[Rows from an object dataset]
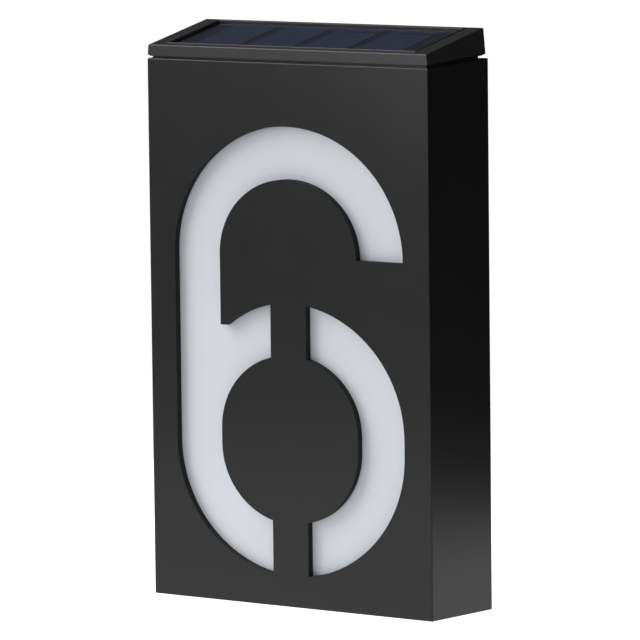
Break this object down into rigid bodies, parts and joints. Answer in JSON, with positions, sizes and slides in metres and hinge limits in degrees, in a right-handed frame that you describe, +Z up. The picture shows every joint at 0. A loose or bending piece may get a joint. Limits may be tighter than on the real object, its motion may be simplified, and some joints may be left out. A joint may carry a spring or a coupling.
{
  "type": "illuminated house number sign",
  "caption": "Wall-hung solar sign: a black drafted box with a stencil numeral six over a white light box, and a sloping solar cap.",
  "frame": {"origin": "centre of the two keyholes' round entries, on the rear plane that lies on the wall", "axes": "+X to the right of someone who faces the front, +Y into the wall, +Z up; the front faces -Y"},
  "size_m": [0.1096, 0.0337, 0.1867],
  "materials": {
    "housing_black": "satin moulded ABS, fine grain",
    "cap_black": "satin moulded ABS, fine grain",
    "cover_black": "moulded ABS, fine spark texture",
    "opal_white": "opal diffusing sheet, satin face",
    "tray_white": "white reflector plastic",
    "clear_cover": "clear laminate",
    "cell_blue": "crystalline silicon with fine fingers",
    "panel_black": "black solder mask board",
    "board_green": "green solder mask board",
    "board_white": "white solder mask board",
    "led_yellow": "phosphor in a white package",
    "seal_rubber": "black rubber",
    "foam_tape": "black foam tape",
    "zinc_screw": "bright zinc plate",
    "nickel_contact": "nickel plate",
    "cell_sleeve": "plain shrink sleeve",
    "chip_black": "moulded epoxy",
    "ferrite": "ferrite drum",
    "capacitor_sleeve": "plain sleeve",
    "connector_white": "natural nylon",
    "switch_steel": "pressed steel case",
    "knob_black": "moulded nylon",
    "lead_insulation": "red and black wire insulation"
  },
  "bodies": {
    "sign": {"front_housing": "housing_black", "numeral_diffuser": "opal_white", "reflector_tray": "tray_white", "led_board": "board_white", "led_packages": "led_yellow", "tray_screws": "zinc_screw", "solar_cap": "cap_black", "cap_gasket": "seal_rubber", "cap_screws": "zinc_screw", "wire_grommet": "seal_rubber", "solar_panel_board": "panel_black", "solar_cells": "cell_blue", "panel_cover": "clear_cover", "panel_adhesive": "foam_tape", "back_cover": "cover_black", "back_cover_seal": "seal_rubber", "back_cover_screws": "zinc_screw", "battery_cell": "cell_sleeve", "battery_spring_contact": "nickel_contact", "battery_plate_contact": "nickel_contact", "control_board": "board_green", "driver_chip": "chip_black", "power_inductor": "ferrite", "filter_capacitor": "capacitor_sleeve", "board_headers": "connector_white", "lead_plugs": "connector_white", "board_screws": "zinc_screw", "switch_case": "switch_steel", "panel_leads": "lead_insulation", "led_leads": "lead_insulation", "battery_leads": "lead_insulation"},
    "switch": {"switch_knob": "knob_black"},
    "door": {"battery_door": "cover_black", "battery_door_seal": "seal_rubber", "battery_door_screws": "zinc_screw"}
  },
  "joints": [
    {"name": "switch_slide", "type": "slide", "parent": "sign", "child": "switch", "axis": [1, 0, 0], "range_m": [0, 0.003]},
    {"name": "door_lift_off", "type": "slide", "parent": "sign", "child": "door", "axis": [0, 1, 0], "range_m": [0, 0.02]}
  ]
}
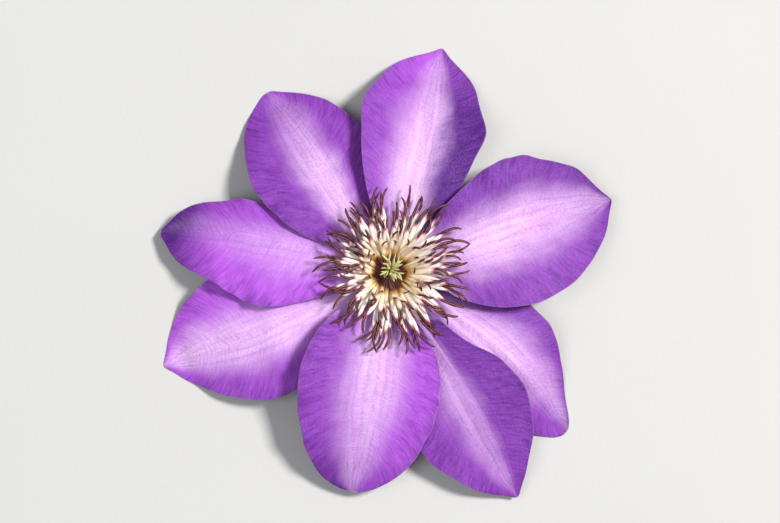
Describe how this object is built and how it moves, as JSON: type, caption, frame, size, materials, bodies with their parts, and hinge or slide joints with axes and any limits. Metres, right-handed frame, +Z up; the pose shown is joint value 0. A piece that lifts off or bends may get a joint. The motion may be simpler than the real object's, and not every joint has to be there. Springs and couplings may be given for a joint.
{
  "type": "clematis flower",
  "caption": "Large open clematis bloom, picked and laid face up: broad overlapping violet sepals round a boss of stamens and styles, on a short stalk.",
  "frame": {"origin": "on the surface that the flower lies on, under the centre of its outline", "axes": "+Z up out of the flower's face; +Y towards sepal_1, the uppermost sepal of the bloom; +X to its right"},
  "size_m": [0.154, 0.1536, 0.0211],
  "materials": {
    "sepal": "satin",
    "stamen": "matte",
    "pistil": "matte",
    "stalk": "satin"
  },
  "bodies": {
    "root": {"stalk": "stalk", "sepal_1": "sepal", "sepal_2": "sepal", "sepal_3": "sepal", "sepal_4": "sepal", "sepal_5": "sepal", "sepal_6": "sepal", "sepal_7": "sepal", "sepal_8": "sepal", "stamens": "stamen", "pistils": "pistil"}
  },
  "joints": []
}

* * *

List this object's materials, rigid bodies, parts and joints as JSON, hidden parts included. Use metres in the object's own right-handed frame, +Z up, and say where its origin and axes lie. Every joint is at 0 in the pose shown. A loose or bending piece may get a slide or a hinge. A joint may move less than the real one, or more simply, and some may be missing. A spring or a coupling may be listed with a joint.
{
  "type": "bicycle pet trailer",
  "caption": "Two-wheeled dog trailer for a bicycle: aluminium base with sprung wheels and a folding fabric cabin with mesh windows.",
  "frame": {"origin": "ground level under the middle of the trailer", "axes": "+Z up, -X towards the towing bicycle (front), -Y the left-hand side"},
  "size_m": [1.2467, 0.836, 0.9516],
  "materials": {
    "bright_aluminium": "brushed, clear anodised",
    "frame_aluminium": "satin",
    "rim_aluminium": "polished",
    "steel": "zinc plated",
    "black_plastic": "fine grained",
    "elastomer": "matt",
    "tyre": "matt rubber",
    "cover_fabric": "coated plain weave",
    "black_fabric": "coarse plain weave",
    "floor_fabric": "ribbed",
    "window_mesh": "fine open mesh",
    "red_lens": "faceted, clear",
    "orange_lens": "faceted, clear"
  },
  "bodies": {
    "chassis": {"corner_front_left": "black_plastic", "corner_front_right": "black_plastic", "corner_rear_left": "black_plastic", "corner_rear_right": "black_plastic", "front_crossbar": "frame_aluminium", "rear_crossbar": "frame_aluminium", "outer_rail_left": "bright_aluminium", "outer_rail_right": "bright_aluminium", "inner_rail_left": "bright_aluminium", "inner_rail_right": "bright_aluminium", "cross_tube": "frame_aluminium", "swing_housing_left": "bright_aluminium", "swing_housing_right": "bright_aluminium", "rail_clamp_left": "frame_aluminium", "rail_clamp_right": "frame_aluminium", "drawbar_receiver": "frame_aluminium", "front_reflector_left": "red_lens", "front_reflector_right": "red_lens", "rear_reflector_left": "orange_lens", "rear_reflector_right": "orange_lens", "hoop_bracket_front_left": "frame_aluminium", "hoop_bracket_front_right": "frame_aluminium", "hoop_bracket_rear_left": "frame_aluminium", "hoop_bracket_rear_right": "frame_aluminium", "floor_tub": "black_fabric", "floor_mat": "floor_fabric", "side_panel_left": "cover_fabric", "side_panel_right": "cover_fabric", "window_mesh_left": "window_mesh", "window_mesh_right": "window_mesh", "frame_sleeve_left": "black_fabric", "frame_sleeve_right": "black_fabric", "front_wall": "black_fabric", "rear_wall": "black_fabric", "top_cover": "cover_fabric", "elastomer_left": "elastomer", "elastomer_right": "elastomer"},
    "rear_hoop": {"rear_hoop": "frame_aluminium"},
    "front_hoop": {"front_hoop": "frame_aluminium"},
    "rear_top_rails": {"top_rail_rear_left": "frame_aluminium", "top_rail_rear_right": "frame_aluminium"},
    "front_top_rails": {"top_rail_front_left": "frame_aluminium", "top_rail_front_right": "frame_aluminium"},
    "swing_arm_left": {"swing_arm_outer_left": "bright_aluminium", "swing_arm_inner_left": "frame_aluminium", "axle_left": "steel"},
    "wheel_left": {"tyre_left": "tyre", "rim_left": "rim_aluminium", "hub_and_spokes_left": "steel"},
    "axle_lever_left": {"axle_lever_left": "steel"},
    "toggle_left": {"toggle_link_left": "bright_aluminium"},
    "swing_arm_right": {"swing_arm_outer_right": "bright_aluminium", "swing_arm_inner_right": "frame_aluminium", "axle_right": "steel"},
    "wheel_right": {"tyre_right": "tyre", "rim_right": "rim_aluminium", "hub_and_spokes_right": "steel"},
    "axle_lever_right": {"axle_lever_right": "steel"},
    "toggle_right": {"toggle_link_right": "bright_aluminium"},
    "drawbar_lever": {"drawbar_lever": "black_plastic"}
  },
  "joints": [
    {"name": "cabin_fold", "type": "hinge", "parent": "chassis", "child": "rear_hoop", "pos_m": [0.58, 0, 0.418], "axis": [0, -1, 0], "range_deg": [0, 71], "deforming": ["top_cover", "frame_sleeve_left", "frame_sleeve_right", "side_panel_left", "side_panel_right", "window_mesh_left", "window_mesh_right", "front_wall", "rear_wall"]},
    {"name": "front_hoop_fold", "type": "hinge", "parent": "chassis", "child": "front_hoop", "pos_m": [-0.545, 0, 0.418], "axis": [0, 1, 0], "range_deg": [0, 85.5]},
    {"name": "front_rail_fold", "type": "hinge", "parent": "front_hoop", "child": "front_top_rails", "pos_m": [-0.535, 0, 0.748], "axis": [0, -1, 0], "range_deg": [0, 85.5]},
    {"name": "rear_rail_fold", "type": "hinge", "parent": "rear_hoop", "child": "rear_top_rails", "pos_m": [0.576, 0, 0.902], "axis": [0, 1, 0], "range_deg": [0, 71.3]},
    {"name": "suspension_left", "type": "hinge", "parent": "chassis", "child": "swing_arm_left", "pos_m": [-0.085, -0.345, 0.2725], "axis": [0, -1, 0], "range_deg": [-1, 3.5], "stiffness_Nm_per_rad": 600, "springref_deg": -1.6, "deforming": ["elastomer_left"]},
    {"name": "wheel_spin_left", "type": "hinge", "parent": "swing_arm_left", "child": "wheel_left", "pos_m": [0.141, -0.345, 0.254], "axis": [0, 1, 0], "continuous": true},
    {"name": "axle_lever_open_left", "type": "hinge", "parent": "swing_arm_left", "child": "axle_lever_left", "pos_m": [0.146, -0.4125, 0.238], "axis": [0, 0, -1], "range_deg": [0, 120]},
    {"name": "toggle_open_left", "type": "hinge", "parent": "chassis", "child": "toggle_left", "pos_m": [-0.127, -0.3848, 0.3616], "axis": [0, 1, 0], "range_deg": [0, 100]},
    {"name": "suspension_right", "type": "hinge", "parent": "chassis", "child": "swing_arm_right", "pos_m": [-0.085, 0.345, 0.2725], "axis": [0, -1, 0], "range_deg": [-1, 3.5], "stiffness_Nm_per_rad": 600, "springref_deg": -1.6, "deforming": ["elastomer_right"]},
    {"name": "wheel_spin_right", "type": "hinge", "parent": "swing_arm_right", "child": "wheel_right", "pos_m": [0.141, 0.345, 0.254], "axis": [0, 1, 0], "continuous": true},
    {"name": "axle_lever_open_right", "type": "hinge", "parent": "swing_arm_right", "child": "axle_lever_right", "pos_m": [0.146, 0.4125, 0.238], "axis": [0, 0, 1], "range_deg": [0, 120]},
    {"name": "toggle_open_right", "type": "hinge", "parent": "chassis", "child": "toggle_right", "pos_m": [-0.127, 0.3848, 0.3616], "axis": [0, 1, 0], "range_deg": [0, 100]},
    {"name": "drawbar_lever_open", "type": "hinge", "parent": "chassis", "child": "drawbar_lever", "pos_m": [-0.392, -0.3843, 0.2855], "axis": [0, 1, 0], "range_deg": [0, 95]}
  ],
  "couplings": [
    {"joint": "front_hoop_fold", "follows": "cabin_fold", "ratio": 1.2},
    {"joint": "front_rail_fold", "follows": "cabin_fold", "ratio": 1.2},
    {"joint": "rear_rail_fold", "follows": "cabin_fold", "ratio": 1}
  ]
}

**Aim**
Look above for lines with the word "caption" and copy them all.

**Full answer**
  "caption": "Wall-hung solar sign: a black drafted box with a stencil numeral six over a white light box, and a sloping solar cap.",
Describe how this object is built and how it moves, as JSON: type, caption, frame, size, materials, bodies with their parts, and hinge or slide joints with axes and any limits. Metres, right-handed frame, +Z up; the pose shown is joint value 0. A piece that lifts off or bends may get a joint. The motion may be simpler than the real object's, and not every joint has to be there. Springs and couplings may be given for a joint.
  "caption": "Large open clematis bloom, picked and laid face up: broad overlapping violet sepals round a boss of stamens and styles, on a short stalk.",
  "caption": "Two-wheeled dog trailer for a bicycle: aluminium base with sprung wheels and a folding fabric cabin with mesh windows.",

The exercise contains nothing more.